--- START Collected material ---
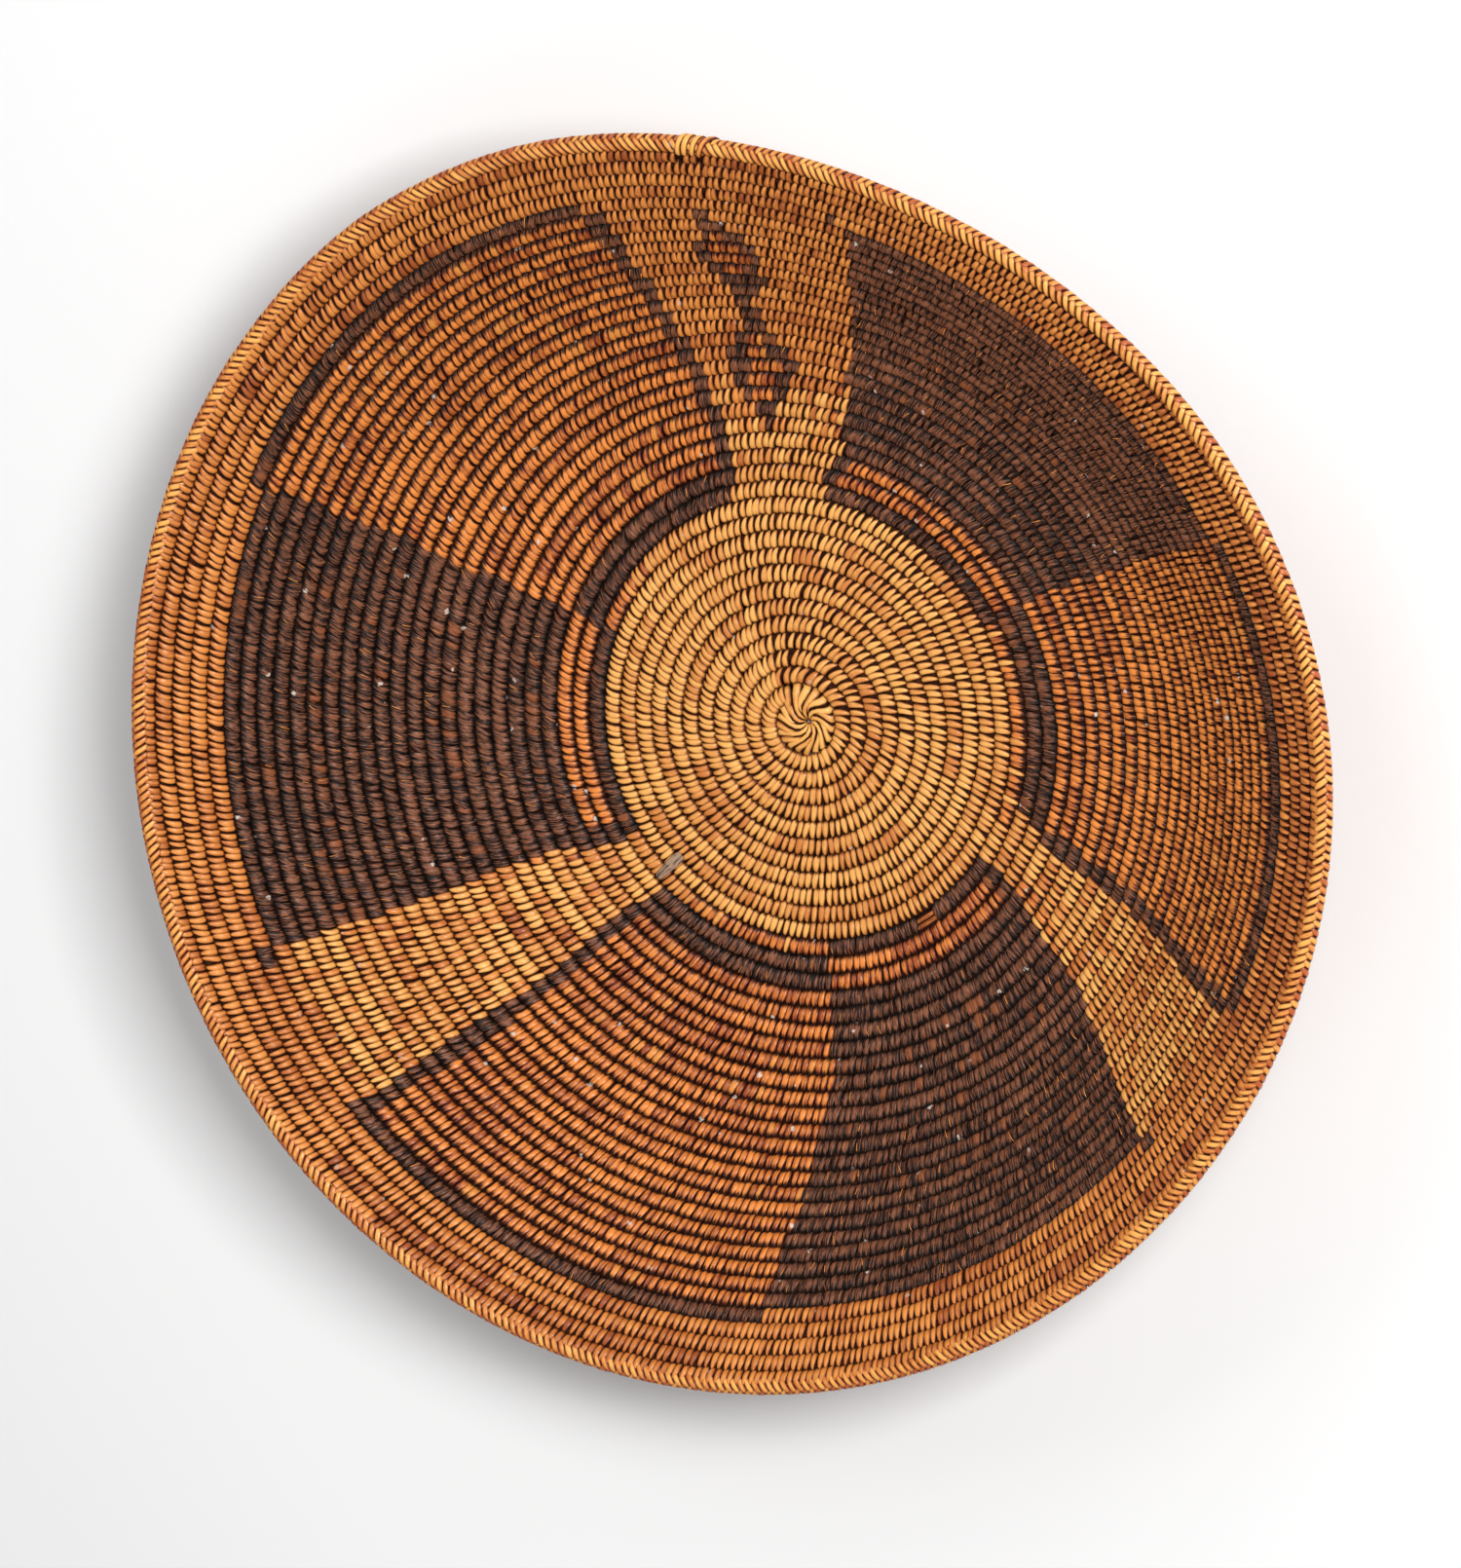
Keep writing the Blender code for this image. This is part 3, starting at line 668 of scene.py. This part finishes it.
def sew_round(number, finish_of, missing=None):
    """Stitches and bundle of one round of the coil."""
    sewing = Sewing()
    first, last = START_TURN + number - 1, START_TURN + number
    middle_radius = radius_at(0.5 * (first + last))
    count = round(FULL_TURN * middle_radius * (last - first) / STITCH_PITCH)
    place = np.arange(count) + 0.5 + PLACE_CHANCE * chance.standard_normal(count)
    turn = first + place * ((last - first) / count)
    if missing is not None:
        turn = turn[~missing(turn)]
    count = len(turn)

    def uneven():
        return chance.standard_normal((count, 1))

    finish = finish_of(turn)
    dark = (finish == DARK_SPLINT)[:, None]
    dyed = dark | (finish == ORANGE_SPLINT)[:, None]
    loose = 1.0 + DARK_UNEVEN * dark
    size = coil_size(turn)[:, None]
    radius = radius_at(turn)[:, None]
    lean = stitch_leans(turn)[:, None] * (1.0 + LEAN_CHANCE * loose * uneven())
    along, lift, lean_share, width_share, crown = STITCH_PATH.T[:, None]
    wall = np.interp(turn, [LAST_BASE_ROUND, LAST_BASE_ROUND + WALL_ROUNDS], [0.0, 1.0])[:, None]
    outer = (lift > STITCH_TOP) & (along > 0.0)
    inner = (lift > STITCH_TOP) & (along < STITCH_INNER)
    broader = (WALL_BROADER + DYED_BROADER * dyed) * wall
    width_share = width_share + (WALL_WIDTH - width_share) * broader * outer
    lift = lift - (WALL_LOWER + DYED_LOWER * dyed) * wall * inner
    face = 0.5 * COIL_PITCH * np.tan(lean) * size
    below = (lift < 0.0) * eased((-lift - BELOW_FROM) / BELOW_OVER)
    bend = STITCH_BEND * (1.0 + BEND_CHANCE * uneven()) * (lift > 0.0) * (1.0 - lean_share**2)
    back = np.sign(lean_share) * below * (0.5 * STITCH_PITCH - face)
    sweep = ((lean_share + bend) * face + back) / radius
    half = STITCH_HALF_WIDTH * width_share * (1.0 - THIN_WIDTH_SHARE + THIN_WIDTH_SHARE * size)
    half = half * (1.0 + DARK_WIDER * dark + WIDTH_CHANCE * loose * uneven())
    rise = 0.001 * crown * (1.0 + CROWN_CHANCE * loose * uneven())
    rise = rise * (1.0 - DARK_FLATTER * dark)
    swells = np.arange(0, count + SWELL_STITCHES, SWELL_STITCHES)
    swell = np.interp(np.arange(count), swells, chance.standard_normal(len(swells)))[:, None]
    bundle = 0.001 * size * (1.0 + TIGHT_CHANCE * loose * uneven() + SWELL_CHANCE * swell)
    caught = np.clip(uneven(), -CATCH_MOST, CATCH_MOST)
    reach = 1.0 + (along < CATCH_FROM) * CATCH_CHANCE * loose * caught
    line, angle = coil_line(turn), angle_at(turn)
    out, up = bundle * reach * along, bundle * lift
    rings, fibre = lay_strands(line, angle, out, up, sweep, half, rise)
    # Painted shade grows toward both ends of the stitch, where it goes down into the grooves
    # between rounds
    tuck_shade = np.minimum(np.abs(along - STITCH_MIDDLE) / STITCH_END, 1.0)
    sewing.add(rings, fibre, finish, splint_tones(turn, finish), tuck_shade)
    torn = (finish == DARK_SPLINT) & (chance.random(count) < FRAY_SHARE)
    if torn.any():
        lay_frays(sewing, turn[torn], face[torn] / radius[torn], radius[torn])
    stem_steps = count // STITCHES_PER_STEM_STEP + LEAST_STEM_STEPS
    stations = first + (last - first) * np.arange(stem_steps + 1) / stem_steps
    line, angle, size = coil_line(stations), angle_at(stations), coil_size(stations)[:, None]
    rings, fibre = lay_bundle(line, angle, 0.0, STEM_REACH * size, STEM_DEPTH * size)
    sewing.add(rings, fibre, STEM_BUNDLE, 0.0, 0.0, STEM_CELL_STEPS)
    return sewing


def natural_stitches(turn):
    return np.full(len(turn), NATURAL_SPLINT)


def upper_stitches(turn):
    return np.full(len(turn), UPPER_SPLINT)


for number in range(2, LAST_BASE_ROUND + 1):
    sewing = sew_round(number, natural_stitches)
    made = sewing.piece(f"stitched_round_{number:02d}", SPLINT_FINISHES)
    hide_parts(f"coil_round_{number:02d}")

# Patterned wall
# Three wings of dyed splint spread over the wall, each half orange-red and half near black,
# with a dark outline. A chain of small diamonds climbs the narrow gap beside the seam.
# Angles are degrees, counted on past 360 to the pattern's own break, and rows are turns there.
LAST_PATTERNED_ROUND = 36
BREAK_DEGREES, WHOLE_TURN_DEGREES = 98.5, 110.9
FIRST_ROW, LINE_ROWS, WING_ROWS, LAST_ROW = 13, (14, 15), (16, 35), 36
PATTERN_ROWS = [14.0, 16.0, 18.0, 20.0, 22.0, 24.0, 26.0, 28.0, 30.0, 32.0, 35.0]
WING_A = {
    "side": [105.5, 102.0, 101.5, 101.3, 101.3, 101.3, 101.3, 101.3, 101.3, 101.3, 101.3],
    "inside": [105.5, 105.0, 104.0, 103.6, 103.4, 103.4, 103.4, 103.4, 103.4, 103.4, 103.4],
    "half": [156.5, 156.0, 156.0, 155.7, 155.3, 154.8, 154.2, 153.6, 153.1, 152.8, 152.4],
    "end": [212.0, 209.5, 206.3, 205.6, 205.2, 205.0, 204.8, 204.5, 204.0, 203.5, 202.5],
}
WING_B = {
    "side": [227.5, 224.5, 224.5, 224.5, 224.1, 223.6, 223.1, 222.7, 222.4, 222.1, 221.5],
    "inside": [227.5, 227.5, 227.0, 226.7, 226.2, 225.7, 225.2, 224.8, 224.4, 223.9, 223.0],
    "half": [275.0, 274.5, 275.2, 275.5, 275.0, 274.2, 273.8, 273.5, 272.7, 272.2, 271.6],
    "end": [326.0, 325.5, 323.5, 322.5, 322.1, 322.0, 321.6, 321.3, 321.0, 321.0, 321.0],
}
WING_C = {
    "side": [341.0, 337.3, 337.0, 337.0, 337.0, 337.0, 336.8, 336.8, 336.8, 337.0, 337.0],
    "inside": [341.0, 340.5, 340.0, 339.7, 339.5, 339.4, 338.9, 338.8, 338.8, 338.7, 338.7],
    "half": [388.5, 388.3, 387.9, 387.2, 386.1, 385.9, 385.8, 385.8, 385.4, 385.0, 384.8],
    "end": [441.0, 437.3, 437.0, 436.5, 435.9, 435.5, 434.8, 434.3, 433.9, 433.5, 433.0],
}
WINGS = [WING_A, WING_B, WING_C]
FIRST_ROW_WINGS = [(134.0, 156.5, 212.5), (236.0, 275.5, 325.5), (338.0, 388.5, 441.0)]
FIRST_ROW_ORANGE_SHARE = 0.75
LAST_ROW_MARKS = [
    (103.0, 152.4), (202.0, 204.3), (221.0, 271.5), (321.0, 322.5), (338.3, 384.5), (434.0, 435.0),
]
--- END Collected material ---
Please repeat the listing above in full and exactly.

Task solution:
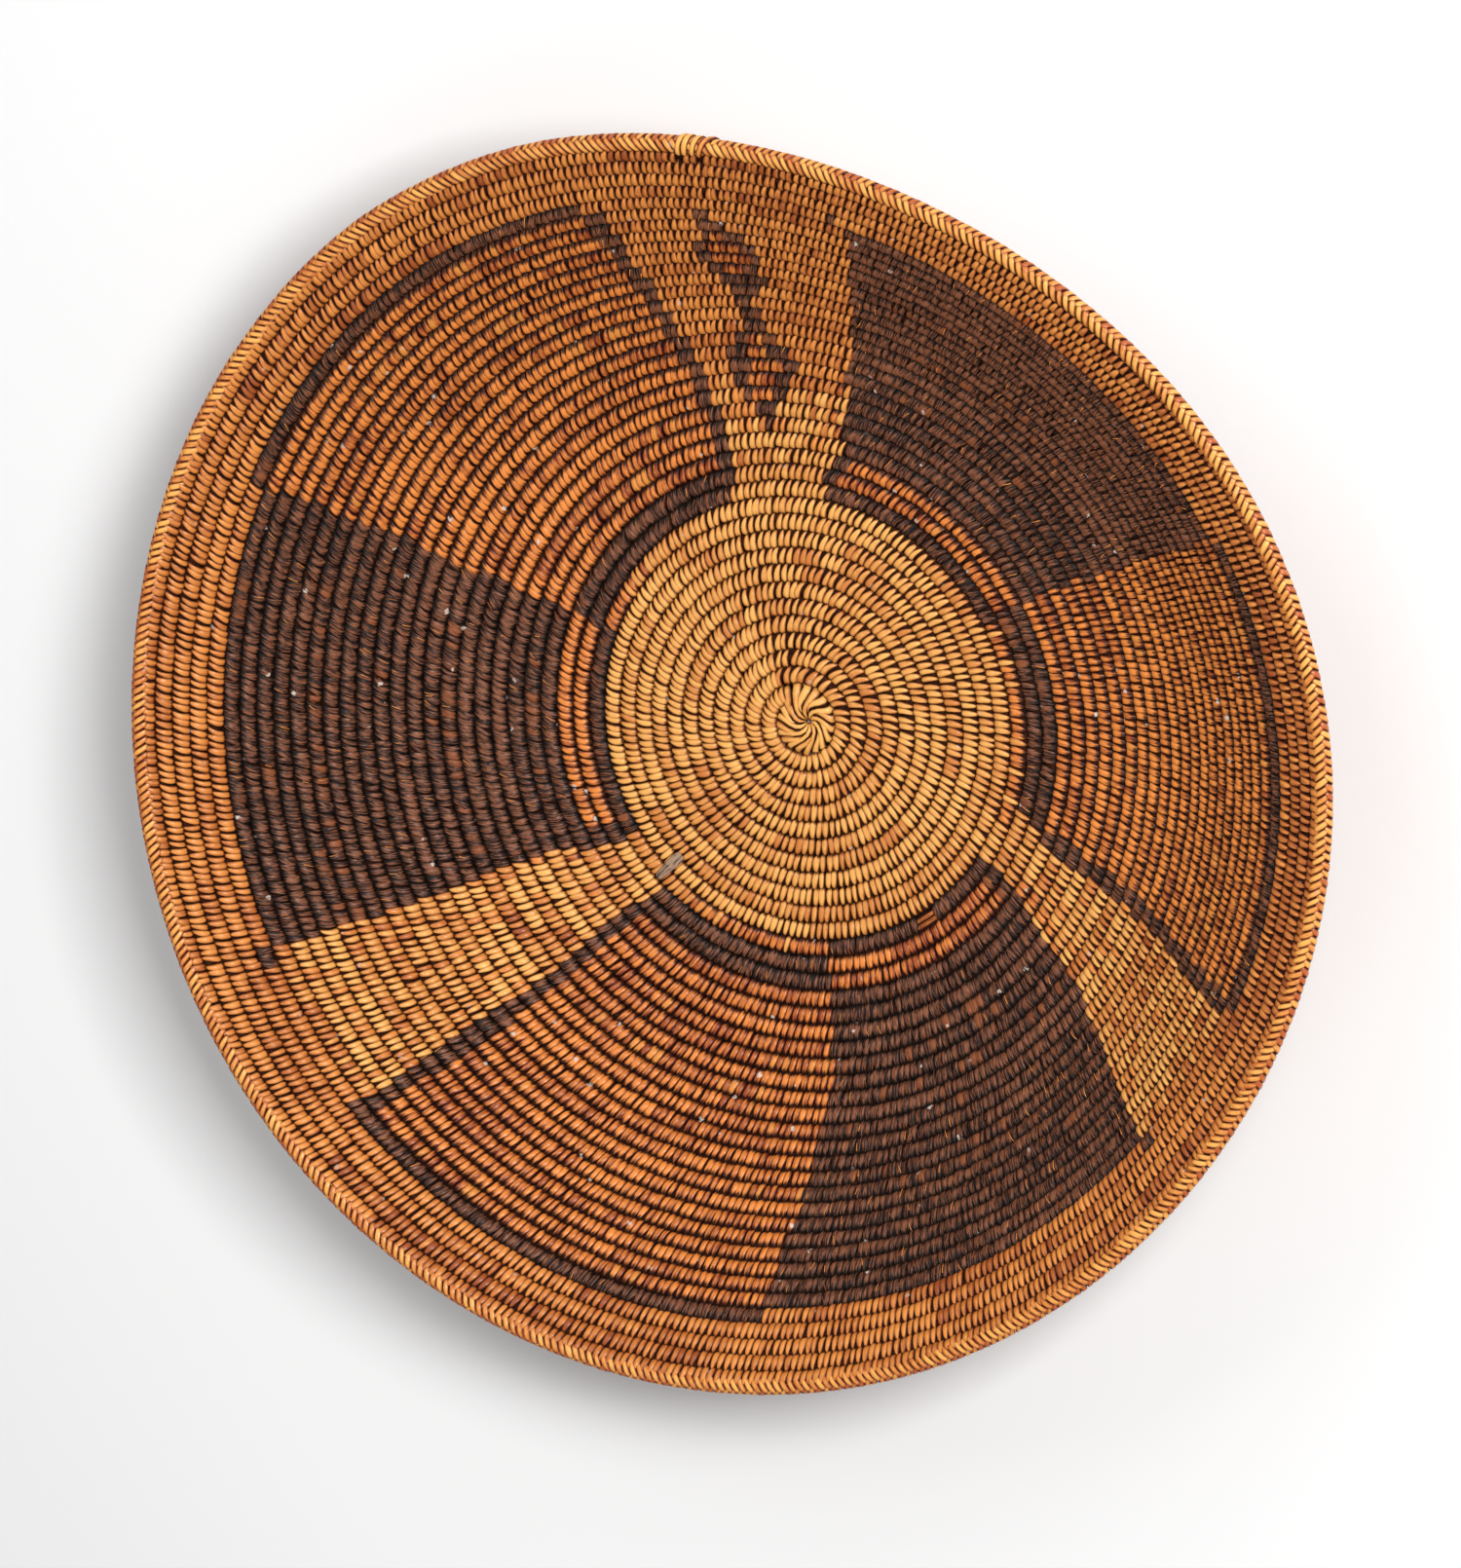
Keep writing the Blender code for this image. This is part 3, starting at line 668 of scene.py. This part finishes it.
def sew_round(number, finish_of, missing=None):
    """Stitches and bundle of one round of the coil."""
    sewing = Sewing()
    first, last = START_TURN + number - 1, START_TURN + number
    middle_radius = radius_at(0.5 * (first + last))
    count = round(FULL_TURN * middle_radius * (last - first) / STITCH_PITCH)
    place = np.arange(count) + 0.5 + PLACE_CHANCE * chance.standard_normal(count)
    turn = first + place * ((last - first) / count)
    if missing is not None:
        turn = turn[~missing(turn)]
    count = len(turn)

    def uneven():
        return chance.standard_normal((count, 1))

    finish = finish_of(turn)
    dark = (finish == DARK_SPLINT)[:, None]
    dyed = dark | (finish == ORANGE_SPLINT)[:, None]
    loose = 1.0 + DARK_UNEVEN * dark
    size = coil_size(turn)[:, None]
    radius = radius_at(turn)[:, None]
    lean = stitch_leans(turn)[:, None] * (1.0 + LEAN_CHANCE * loose * uneven())
    along, lift, lean_share, width_share, crown = STITCH_PATH.T[:, None]
    wall = np.interp(turn, [LAST_BASE_ROUND, LAST_BASE_ROUND + WALL_ROUNDS], [0.0, 1.0])[:, None]
    outer = (lift > STITCH_TOP) & (along > 0.0)
    inner = (lift > STITCH_TOP) & (along < STITCH_INNER)
    broader = (WALL_BROADER + DYED_BROADER * dyed) * wall
    width_share = width_share + (WALL_WIDTH - width_share) * broader * outer
    lift = lift - (WALL_LOWER + DYED_LOWER * dyed) * wall * inner
    face = 0.5 * COIL_PITCH * np.tan(lean) * size
    below = (lift < 0.0) * eased((-lift - BELOW_FROM) / BELOW_OVER)
    bend = STITCH_BEND * (1.0 + BEND_CHANCE * uneven()) * (lift > 0.0) * (1.0 - lean_share**2)
    back = np.sign(lean_share) * below * (0.5 * STITCH_PITCH - face)
    sweep = ((lean_share + bend) * face + back) / radius
    half = STITCH_HALF_WIDTH * width_share * (1.0 - THIN_WIDTH_SHARE + THIN_WIDTH_SHARE * size)
    half = half * (1.0 + DARK_WIDER * dark + WIDTH_CHANCE * loose * uneven())
    rise = 0.001 * crown * (1.0 + CROWN_CHANCE * loose * uneven())
    rise = rise * (1.0 - DARK_FLATTER * dark)
    swells = np.arange(0, count + SWELL_STITCHES, SWELL_STITCHES)
    swell = np.interp(np.arange(count), swells, chance.standard_normal(len(swells)))[:, None]
    bundle = 0.001 * size * (1.0 + TIGHT_CHANCE * loose * uneven() + SWELL_CHANCE * swell)
    caught = np.clip(uneven(), -CATCH_MOST, CATCH_MOST)
    reach = 1.0 + (along < CATCH_FROM) * CATCH_CHANCE * loose * caught
    line, angle = coil_line(turn), angle_at(turn)
    out, up = bundle * reach * along, bundle * lift
    rings, fibre = lay_strands(line, angle, out, up, sweep, half, rise)
    # Painted shade grows toward both ends of the stitch, where it goes down into the grooves
    # between rounds
    tuck_shade = np.minimum(np.abs(along - STITCH_MIDDLE) / STITCH_END, 1.0)
    sewing.add(rings, fibre, finish, splint_tones(turn, finish), tuck_shade)
    torn = (finish == DARK_SPLINT) & (chance.random(count) < FRAY_SHARE)
    if torn.any():
        lay_frays(sewing, turn[torn], face[torn] / radius[torn], radius[torn])
    stem_steps = count // STITCHES_PER_STEM_STEP + LEAST_STEM_STEPS
    stations = first + (last - first) * np.arange(stem_steps + 1) / stem_steps
    line, angle, size = coil_line(stations), angle_at(stations), coil_size(stations)[:, None]
    rings, fibre = lay_bundle(line, angle, 0.0, STEM_REACH * size, STEM_DEPTH * size)
    sewing.add(rings, fibre, STEM_BUNDLE, 0.0, 0.0, STEM_CELL_STEPS)
    return sewing


def natural_stitches(turn):
    return np.full(len(turn), NATURAL_SPLINT)


def upper_stitches(turn):
    return np.full(len(turn), UPPER_SPLINT)


for number in range(2, LAST_BASE_ROUND + 1):
    sewing = sew_round(number, natural_stitches)
    made = sewing.piece(f"stitched_round_{number:02d}", SPLINT_FINISHES)
    hide_parts(f"coil_round_{number:02d}")

# Patterned wall
# Three wings of dyed splint spread over the wall, each half orange-red and half near black,
# with a dark outline. A chain of small diamonds climbs the narrow gap beside the seam.
# Angles are degrees, counted on past 360 to the pattern's own break, and rows are turns there.
LAST_PATTERNED_ROUND = 36
BREAK_DEGREES, WHOLE_TURN_DEGREES = 98.5, 110.9
FIRST_ROW, LINE_ROWS, WING_ROWS, LAST_ROW = 13, (14, 15), (16, 35), 36
PATTERN_ROWS = [14.0, 16.0, 18.0, 20.0, 22.0, 24.0, 26.0, 28.0, 30.0, 32.0, 35.0]
WING_A = {
    "side": [105.5, 102.0, 101.5, 101.3, 101.3, 101.3, 101.3, 101.3, 101.3, 101.3, 101.3],
    "inside": [105.5, 105.0, 104.0, 103.6, 103.4, 103.4, 103.4, 103.4, 103.4, 103.4, 103.4],
    "half": [156.5, 156.0, 156.0, 155.7, 155.3, 154.8, 154.2, 153.6, 153.1, 152.8, 152.4],
    "end": [212.0, 209.5, 206.3, 205.6, 205.2, 205.0, 204.8, 204.5, 204.0, 203.5, 202.5],
}
WING_B = {
    "side": [227.5, 224.5, 224.5, 224.5, 224.1, 223.6, 223.1, 222.7, 222.4, 222.1, 221.5],
    "inside": [227.5, 227.5, 227.0, 226.7, 226.2, 225.7, 225.2, 224.8, 224.4, 223.9, 223.0],
    "half": [275.0, 274.5, 275.2, 275.5, 275.0, 274.2, 273.8, 273.5, 272.7, 272.2, 271.6],
    "end": [326.0, 325.5, 323.5, 322.5, 322.1, 322.0, 321.6, 321.3, 321.0, 321.0, 321.0],
}
WING_C = {
    "side": [341.0, 337.3, 337.0, 337.0, 337.0, 337.0, 336.8, 336.8, 336.8, 337.0, 337.0],
    "inside": [341.0, 340.5, 340.0, 339.7, 339.5, 339.4, 338.9, 338.8, 338.8, 338.7, 338.7],
    "half": [388.5, 388.3, 387.9, 387.2, 386.1, 385.9, 385.8, 385.8, 385.4, 385.0, 384.8],
    "end": [441.0, 437.3, 437.0, 436.5, 435.9, 435.5, 434.8, 434.3, 433.9, 433.5, 433.0],
}
WINGS = [WING_A, WING_B, WING_C]
FIRST_ROW_WINGS = [(134.0, 156.5, 212.5), (236.0, 275.5, 325.5), (338.0, 388.5, 441.0)]
FIRST_ROW_ORANGE_SHARE = 0.75
LAST_ROW_MARKS = [
    (103.0, 152.4), (202.0, 204.3), (221.0, 271.5), (321.0, 322.5), (338.3, 384.5), (434.0, 435.0),
]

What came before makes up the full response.